Mr. Pearce and his wife, Cynthia, also told the federal government that they would divest themselves of an investment in several oil and gas leases in the Permian Basin. He said they also would divest themselves of interests in more than a dozen companies, including American Electric Power Co., Inc., and Chevron.
Aubrie Spady, a spokeswoman for the Interior Department, which oversees the Bureau of Land Management, did not respond when asked whether Mr. Pearce’s views on selling public lands aligned with those of Secretary Doug Burgum.

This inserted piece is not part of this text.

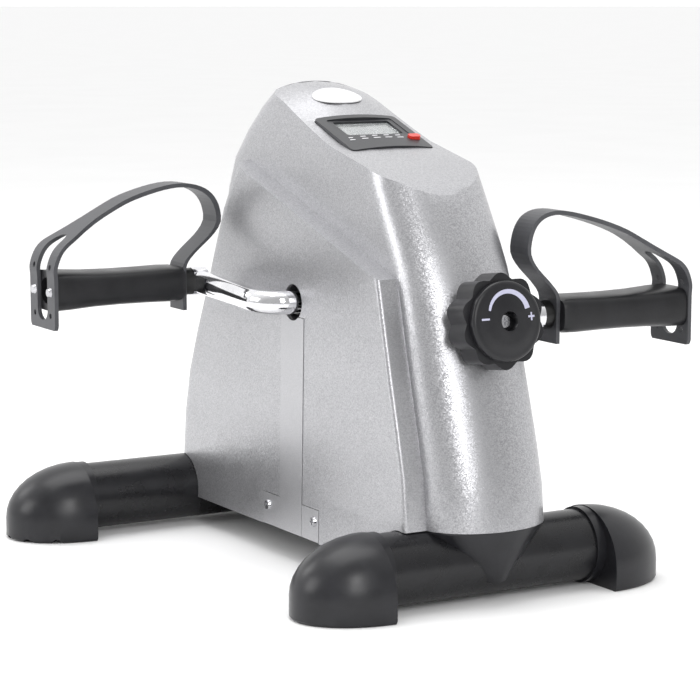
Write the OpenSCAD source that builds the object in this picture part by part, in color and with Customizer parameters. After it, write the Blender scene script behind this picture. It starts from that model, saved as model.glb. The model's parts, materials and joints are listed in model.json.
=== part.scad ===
// Pedal exerciser: two floor tubes, a moulded housing, a friction-band crank and a tilted display.
// +Z is up, -Y is the side with the tension knob, and the origin is on the floor between the tubes.

/* [Base frame] */
// Outside diameter of both floor tubes
tube_d = 50; // [44:1:60]
// Wall of the floor tubes
tube_wall = 2; // [1.5:0.1:3]
// Gap between the floor and the underside of the tubes
tube_lift = 2; // [1:0.5:6]
// Distance between the two floor tubes, centre to centre
tube_spacing = 324; // [300:1:400]
// Half the visible length of the front tube, up to its foot cap
front_reach = 88; // [80:1:160]
// Half the visible length of the rear tube, up to its foot cap
rear_reach = 155; // [120:1:200]
// Width of the steel spine that joins the tubes
spine_w = 40; // [30:1:44]
// Height of the steel spine
spine_h = 24; // [18:1:30]
// Thickness of the two bearing uprights
upright_t = 4; // [3:0.5:6]

/* [Foot caps] */
// How far a foot cap reaches past its rim
cap_len = 56; // [45:1:70]
// How far a foot cap stands out beyond the tube on each side
cap_side = 14; // [10:1:20]
// Plastic above the tube at the cap's rim
cap_over = 2; // [1.5:0.5:4]
// Height of the upright skirt below the dome
cap_skirt = 15; // [8:1:20]
// Length of the sleeve from the rim towards the housing
cap_sleeve = 7; // [4:1:12]
// Depth that the tube goes into the cap past the rim
cap_seat = 6; // [4:1:8]
// Length of the plug inside the tube
cap_plug = 24; // [15:1:40]

/* [Housing] */
// Height of the housing's crown above the floor
housing_h = 343; // [300:1:420]
// Height of the housing's lower edge above the floor
skirt_h = 22; // [16:1:30]
// Wall of the moulded housing
wall = 2.5; // [2:0.1:3.5]
// Width of the centre body at its lower edge
body_w = 94; // [84:1:112]
// Width across the two side pods at their lower edge
pod_w = 119.4; // [110:0.2:140]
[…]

She said in a statement that the selection of Mr. Pearce “reflects not only his deep knowledge of the issues, but also his proven record of results,” and added that the agency “looks forward to the informed leadership and unmatched experience he brings to this critical role.”
Melissa Simpson, the president of the Western Energy Alliance, which represents oil and gas companies, said in a statement that critics should take a “sober look” at Mr. Pearce’s record.

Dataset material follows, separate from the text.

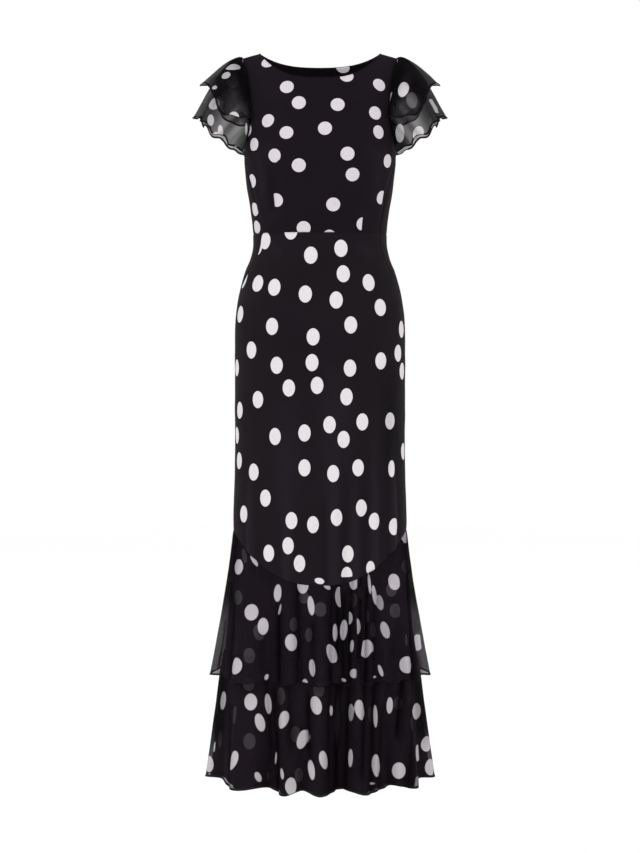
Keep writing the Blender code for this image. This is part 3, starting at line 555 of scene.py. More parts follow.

“You’ll see evidence that he also supports increased access for recreation, and he introduced legislation to designate wilderness area protections,” Ms. Simpson said, adding, “His record as a small-business owner and public official reflects the broad mission of the bureau he’s been nominated to lead.”
Mr. Trump’s first choice to lead the Bureau of Land Management was Kathleen Sgamma, a former president of the Western Energy Alliance. Ms. Sgamma was asked to withdraw her nomination last year, after a memo surfaced showing that she had criticized the Jan. 6, 2021, attack on the U.S. Capitol by supporters of Mr. Trump. In a private memo to Alliance members, Ms. Sgamma wrote that she was “disgusted” by Mr. Trump’s role in spreading the misinformation that led to the riots.
Mr. Pearce, then the head of the New Mexico Republican Party, defended Mr. Trump and voiced his support.
In a Jan. 9, 2021, post on social media, which has since been deleted, Mr. Peace wrote, “God bless President Donald J. Trump. He will be our President FOREVER, and no one can take that away from us.”